Objective
Take the data below and copy exactly the lines starting at the one with "if empty is" and finishing at the one with "before = set(bpy.data.objects)", both included.

== Provided material

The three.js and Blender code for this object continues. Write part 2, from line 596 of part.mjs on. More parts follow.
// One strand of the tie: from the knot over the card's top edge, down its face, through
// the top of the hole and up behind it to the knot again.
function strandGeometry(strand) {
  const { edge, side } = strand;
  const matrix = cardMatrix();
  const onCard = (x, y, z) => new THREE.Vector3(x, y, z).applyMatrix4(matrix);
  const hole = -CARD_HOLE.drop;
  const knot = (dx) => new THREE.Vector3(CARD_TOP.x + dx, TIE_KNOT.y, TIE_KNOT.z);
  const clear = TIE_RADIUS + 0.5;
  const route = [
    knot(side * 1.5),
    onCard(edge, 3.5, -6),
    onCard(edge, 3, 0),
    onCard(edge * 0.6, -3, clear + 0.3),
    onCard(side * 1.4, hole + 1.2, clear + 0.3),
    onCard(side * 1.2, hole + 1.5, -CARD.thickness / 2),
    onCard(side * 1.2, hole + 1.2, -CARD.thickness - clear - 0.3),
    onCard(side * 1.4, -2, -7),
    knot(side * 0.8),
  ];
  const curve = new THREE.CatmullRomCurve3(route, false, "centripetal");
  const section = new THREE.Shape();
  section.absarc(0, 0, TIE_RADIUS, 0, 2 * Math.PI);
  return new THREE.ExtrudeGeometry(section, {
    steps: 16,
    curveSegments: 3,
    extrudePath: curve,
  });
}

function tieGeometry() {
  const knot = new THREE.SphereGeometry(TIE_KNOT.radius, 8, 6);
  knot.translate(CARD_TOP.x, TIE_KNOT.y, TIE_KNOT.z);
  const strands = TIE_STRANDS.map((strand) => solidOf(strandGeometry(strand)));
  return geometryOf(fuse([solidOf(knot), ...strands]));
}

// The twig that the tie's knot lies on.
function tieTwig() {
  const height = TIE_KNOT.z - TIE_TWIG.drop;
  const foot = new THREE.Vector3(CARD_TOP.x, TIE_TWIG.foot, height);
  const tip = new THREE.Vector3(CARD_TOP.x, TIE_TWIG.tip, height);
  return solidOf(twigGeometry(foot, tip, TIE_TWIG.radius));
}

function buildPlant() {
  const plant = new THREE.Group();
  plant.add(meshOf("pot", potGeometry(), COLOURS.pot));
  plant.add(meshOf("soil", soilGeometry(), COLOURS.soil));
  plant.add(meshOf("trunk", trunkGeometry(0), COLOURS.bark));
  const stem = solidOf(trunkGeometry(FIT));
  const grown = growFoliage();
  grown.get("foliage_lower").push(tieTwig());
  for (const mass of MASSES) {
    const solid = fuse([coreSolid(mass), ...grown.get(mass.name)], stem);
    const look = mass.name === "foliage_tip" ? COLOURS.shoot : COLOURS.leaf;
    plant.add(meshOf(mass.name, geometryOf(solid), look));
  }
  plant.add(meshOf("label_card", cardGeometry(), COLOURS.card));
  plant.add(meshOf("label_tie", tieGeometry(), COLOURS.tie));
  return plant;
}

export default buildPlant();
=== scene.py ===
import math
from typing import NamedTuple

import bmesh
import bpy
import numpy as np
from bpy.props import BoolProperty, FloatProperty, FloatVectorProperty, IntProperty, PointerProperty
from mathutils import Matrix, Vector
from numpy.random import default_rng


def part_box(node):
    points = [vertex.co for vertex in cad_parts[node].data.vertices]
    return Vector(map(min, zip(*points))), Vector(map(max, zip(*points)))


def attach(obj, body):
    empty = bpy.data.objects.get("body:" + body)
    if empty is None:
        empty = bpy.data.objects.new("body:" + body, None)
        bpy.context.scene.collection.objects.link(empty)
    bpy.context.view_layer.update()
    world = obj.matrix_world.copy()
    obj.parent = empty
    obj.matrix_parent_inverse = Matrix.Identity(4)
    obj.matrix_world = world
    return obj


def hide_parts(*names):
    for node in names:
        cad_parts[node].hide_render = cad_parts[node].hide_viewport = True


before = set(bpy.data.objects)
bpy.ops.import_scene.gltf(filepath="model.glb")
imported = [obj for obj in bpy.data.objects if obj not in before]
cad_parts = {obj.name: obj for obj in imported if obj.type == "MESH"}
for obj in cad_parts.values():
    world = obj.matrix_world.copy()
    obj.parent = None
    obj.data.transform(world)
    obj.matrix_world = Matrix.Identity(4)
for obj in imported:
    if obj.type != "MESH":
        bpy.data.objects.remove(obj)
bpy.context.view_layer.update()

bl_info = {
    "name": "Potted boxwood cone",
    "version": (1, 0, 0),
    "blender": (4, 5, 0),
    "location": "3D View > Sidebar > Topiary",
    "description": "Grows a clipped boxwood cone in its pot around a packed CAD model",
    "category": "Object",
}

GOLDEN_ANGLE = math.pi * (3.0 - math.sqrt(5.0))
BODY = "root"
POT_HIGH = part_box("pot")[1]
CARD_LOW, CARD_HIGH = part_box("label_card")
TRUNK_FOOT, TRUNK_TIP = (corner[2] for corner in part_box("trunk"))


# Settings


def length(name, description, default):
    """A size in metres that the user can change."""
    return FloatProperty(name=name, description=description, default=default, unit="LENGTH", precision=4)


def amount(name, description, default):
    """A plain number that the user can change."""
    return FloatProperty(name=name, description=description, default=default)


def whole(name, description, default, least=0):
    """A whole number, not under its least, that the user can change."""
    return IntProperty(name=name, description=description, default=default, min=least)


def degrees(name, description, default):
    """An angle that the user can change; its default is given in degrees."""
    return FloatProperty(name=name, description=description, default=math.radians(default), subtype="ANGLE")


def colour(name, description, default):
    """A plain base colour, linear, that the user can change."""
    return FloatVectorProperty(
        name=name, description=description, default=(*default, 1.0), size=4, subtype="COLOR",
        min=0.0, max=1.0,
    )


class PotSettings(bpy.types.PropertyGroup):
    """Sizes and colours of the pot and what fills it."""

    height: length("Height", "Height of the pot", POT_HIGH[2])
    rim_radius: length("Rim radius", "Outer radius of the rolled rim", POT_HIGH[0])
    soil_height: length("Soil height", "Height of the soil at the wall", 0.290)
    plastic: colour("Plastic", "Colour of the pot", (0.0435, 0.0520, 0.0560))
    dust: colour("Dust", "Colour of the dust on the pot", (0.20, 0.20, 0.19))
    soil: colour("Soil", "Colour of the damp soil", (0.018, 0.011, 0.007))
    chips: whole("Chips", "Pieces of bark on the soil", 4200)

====

The output
    if empty is None:
        empty = bpy.data.objects.new("body:" + body, None)
        bpy.context.scene.collection.objects.link(empty)
    bpy.context.view_layer.update()
    world = obj.matrix_world.copy()
    obj.parent = empty
    obj.matrix_parent_inverse = Matrix.Identity(4)
    obj.matrix_world = world
    return obj


def hide_parts(*names):
    for node in names:
        cad_parts[node].hide_render = cad_parts[node].hide_viewport = True


before = set(bpy.data.objects)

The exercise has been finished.